Les péquistes devront comprendre une chose : les fédéralistes ne les détestent pas pour ce qu’ils font mais pour ce qu’ils sont. Ils ne tolèrent tout simplement plus que des nationalistes québécois rappellent que le peuple québécois existe et qu’y appartenir n’est pas qu’une manière comme une autre d’être canadien. Ils ne tolèrent plus l’existence du souverainisme, sauf lorsqu’il prend la forme aseptisée du souverainisme solidaire qui sur les questions identitaires, a une vision du monde assez semblable à celle du Parti libéral. Les péquistes sont détestés parce qu’ils incarnent, qu’ils le veuillent ou non, la force politique qui incarne les intérêts vitaux de la majorité francophone, en plus de faire de celle-ci, même lorsqu’ils ne s’en rendent pas compte, le cœur historique de la nation. Dans la perspective du fédéralisme multiculturaliste, assumer le rôle vital de la majorité historique francophone dans la définition de la nation, c’est sortir du périmètre de la démocratie. Les péquistes ne parviendront pas à convaincre leurs adversaires du contraire.

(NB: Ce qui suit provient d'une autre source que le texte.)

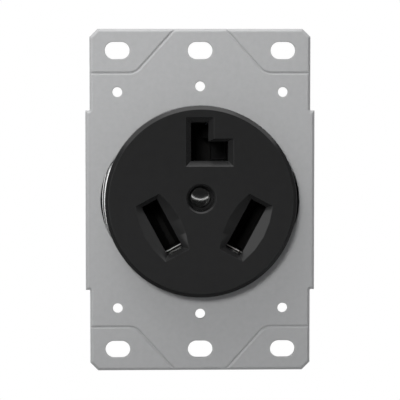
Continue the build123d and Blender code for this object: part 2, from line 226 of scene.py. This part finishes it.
def arc(centre, radius, start, end, steps):
    """Points of an arc in radius and depth; angles in degrees from the radius axis."""
    turns = [math.radians(start + (end - start) * k / steps) for k in range(steps + 1)]
    return [(centre[0] + radius * math.cos(t), centre[1] + radius * math.sin(t)) for t in turns]


def smooth_sides(piece, sharp):
    """Smooths the four-sided faces, but not across edges sharper than the angle in degrees."""
    faces = piece.data.polygons
    faces.foreach_set("use_smooth", [len(f.vertices) == 4 for f in faces])
    piece.data.set_sharp_from_angle(angle=math.radians(sharp))


for place, side in (("left", -1), ("right", 1)):
    fold_points, fold_faces = [], []
    row = fold_turns + 2
    for step in range(fold_steps + 1):
        turn = math.radians(fold_half_turn * (2 * step / fold_steps - 1))
        lobe_chord = math.sqrt(lobe_reach ** 2 - (lobe_centre * math.sin(turn)) ** 2)
        edge = min(fold_outer, lobe_centre * math.cos(turn) + lobe_chord)
        section = arc((edge - fold_round, fold_front + fold_round), fold_round, -90, 0, fold_turns)
        section.append((edge, fold_foot))
        fold_points += [(side * r * math.cos(turn), y, r * math.sin(turn)) for r, y in section]
    for step in range(fold_steps):
        for k in range(row):
            a, b = step * row + k, step * row + (k + 1) % row
            fold_faces.append((a, b, b + row, a + row)[::side])
    last = fold_steps * row
    fold_faces.append(tuple(range(row))[::-side])
    fold_faces.append(tuple(range(last, last + row))[::side])
    fold = piece_from("bridge_fold_" + place, fold_points, fold_faces, bright_fold)
    smooth_sides(fold, 50)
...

Les libéraux savent que la question identitaire est désavantageuse pour eux : ils le savent tellement qu’ils veulent empêcher leurs adversaires de se l’approprier et la marquer d’un interdit idéologique majeur. Alors ils l’entourent d’un champ de mine lexical. Racisme, xénophobie, populisme, repli sur soi, extrême-droite, peur de l’autre, nationalisme assiégé : ces mots sont là pour exploser au visage de qui voudra toucher à cette question essentielle. Ils savent bien que si la question identitaire s’impose, ils seront sur la défensive. Alors leurs porte-paroles officiels et officieux font pour que personne ne s’en approche. Ce serait leur victoire suprême s’ils parvenaient à en convaincre leurs adversaires.